Wednesday, July 9, 2014

A Great Reading List: The Long-List for a Prestigious First Novel Prize

The Flaherty-Dunnan First Novel Prize, started in 2006, recently released its long-list of first novels up for the award. The announcement grabbed my attention because it includes a 2014 favorite of mine -- the tender, achingly poignant first novel, "Byrd," by Raleigh lawyer Kim Church.
Among the 26 novels named, others with North Carolina connections include "Young God," by Wilkes County native Katherine Faw Morris; "The Word Exchange," by Durham native Alena Graedon; "The End of Always," by Chapel Hill's Randi Daveport; "The Invention of Exile," by Vanessa Manko, who graduated from the North Carolina School of the Arts in Winston-Salem and now  lives in Brooklyn; and "Life Drawing," by Robin Black, a graduate of Warren Wilson's MFA Program for Writers. Black lives in Philadelphia, and she is also the author of the prize-winning short story collection, "If I loved you, I would tell you this."
Another on the list I've put on my own reading list: "We Are Not Ourselves," by Matthew Thomas, 39, a former high school English teacher in New York City, who got more than a $1 million advance in this country and a six-figure UK deal at the London Book Fair after a bidding war over his 700-page manuscript, which took him 10 years to write.
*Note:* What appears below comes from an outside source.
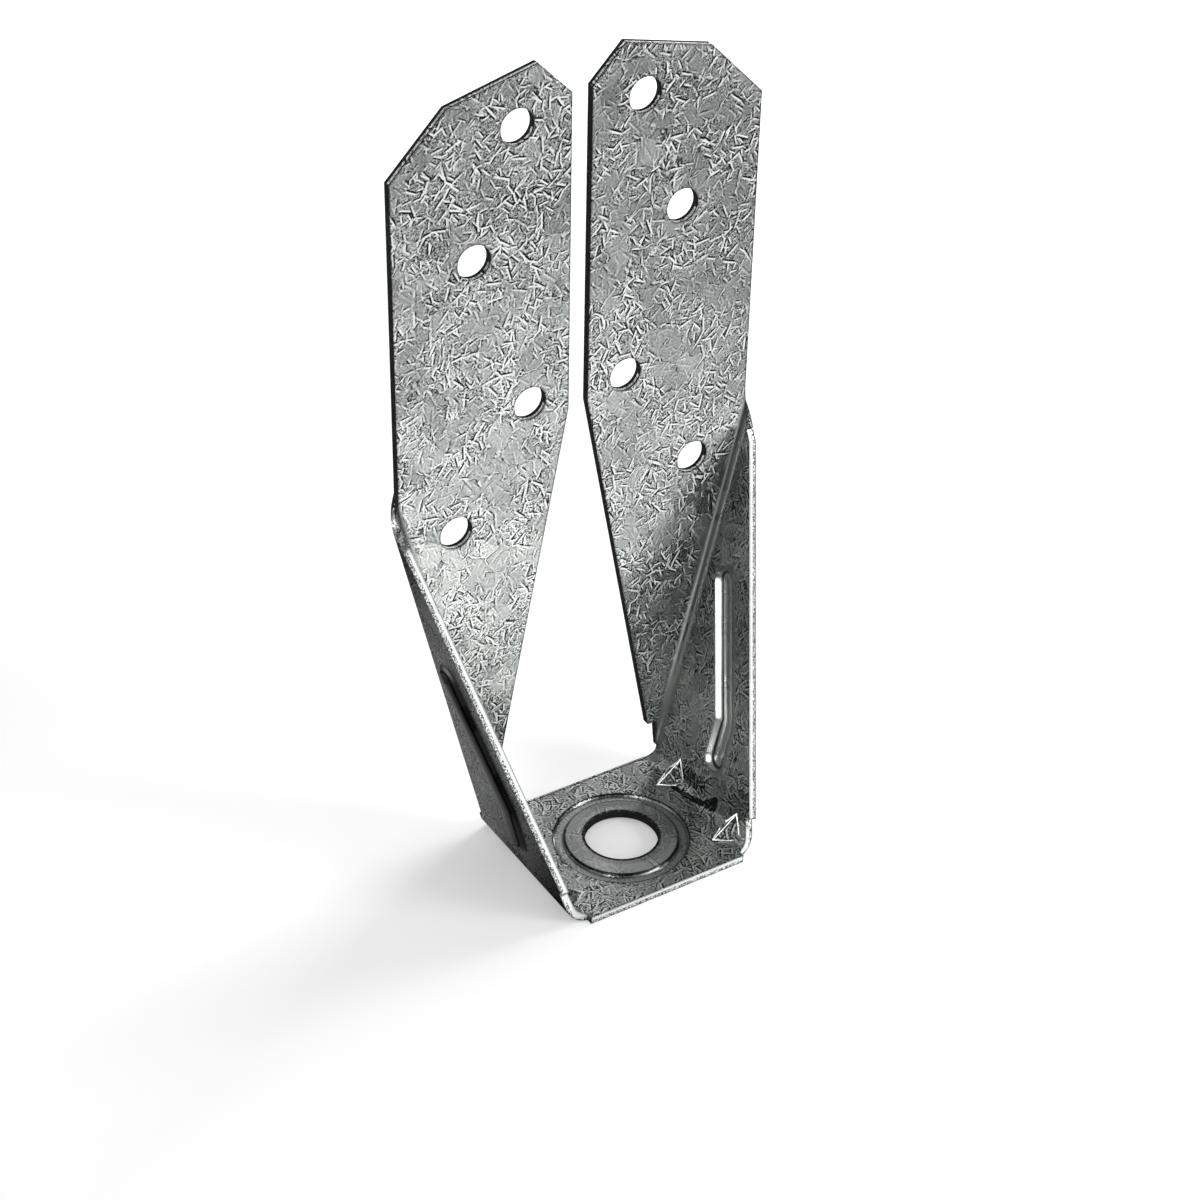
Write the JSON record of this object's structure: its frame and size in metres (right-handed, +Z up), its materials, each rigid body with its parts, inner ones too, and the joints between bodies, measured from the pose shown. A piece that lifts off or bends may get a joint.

Thomas is an Irish-American, who studied fiction with Alice McDermott at Johns Hopkins, after graduating from the University of Chicago. Set in the second half of the 20th century, the novel, says Publisher's Weekly, is a "sprawling portrait of the Irish-American Leary family -- Ed, Eileen and their son Connell -- as they move from Jackson Heights, Queens, to Bronxville, New York, in pursuit of the American dream." The book will be out in August.